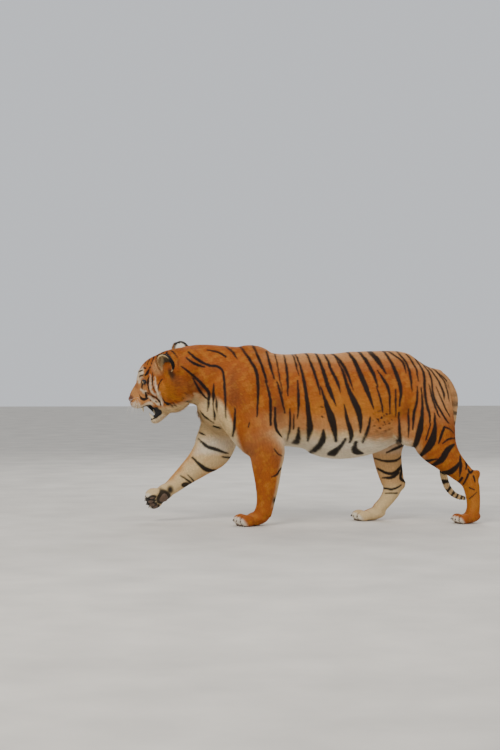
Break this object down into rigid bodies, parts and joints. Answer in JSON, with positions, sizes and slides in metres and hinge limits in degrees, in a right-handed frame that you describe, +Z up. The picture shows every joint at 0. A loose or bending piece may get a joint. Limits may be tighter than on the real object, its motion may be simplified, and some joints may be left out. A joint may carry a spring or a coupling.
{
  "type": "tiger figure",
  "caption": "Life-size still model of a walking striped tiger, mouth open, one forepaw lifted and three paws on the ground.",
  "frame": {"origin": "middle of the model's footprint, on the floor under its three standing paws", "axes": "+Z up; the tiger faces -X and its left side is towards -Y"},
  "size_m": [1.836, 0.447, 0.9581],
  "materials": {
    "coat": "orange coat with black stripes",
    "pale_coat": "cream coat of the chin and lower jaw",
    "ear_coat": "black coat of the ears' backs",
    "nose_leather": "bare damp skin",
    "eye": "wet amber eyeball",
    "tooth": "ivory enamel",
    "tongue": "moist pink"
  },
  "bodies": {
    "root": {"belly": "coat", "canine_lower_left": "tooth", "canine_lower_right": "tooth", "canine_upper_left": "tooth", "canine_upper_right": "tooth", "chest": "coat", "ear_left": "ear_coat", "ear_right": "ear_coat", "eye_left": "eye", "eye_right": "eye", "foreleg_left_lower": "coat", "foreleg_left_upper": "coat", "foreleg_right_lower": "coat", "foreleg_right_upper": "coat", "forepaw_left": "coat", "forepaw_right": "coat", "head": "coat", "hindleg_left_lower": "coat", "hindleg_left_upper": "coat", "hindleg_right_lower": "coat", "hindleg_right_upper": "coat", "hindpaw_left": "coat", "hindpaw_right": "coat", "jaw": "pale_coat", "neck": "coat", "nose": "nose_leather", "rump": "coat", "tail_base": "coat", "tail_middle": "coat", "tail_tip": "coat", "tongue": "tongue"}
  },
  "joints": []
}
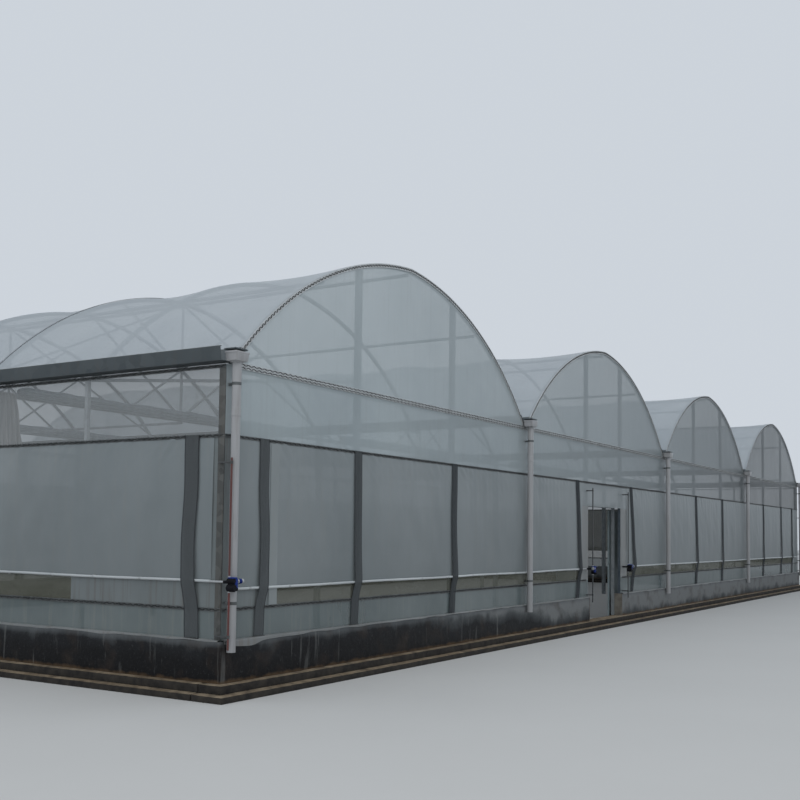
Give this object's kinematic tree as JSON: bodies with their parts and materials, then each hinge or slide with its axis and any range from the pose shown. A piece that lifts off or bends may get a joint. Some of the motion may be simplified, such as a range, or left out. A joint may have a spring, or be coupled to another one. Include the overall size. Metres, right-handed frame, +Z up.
· · · · · · ·
WHAT THE TASK REQUIRES: Copy out all of the data exactly, leaving nothing out.

RESPONSE TO THE EXERCISE:
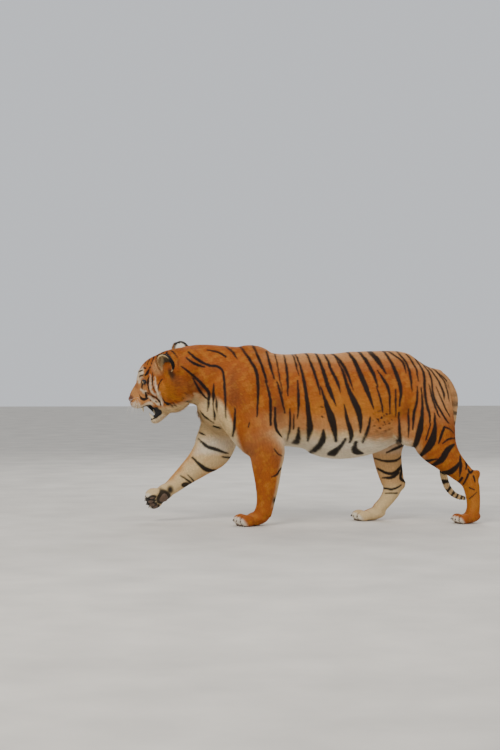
Break this object down into rigid bodies, parts and joints. Answer in JSON, with positions, sizes and slides in metres and hinge limits in degrees, in a right-handed frame that you describe, +Z up. The picture shows every joint at 0. A loose or bending piece may get a joint. Limits may be tighter than on the real object, its motion may be simplified, and some joints may be left out. A joint may carry a spring or a coupling.
{
  "type": "tiger figure",
  "caption": "Life-size still model of a walking striped tiger, mouth open, one forepaw lifted and three paws on the ground.",
  "frame": {"origin": "middle of the model's footprint, on the floor under its three standing paws", "axes": "+Z up; the tiger faces -X and its left side is towards -Y"},
  "size_m": [1.836, 0.447, 0.9581],
  "materials": {
    "coat": "orange coat with black stripes",
    "pale_coat": "cream coat of the chin and lower jaw",
    "ear_coat": "black coat of the ears' backs",
    "nose_leather": "bare damp skin",
    "eye": "wet amber eyeball",
    "tooth": "ivory enamel",
    "tongue": "moist pink"
  },
  "bodies": {
    "root": {"belly": "coat", "canine_lower_left": "tooth", "canine_lower_right": "tooth", "canine_upper_left": "tooth", "canine_upper_right": "tooth", "chest": "coat", "ear_left": "ear_coat", "ear_right": "ear_coat", "eye_left": "eye", "eye_right": "eye", "foreleg_left_lower": "coat", "foreleg_left_upper": "coat", "foreleg_right_lower": "coat", "foreleg_right_upper": "coat", "forepaw_left": "coat", "forepaw_right": "coat", "head": "coat", "hindleg_left_lower": "coat", "hindleg_left_upper": "coat", "hindleg_right_lower": "coat", "hindleg_right_upper": "coat", "hindpaw_left": "coat", "hindpaw_right": "coat", "jaw": "pale_coat", "neck": "coat", "nose": "nose_leather", "rump": "coat", "tail_base": "coat", "tail_middle": "coat", "tail_tip": "coat", "tongue": "tongue"}
  },
  "joints": []
}
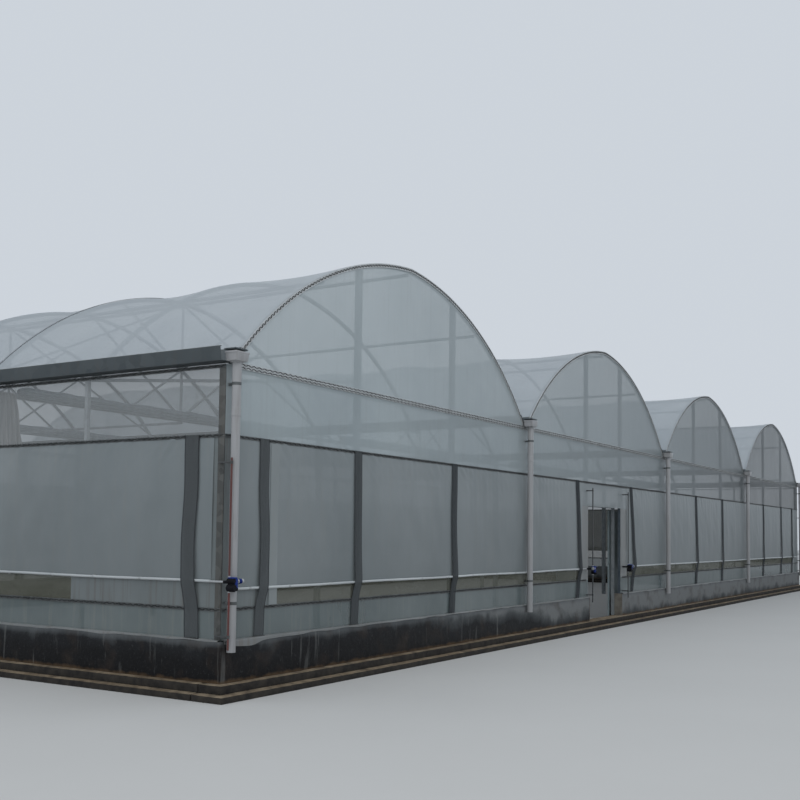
Give this object's kinematic tree as JSON: bodies with their parts and materials, then each hinge or slide with its axis and any range from the pose shown. A piece that lifts off or bends may get a joint. Some of the motion may be simplified, such as a range, or left out. A joint may have a spring, or be coupled to another one. Include the overall size. Metres, right-handed frame, +Z up.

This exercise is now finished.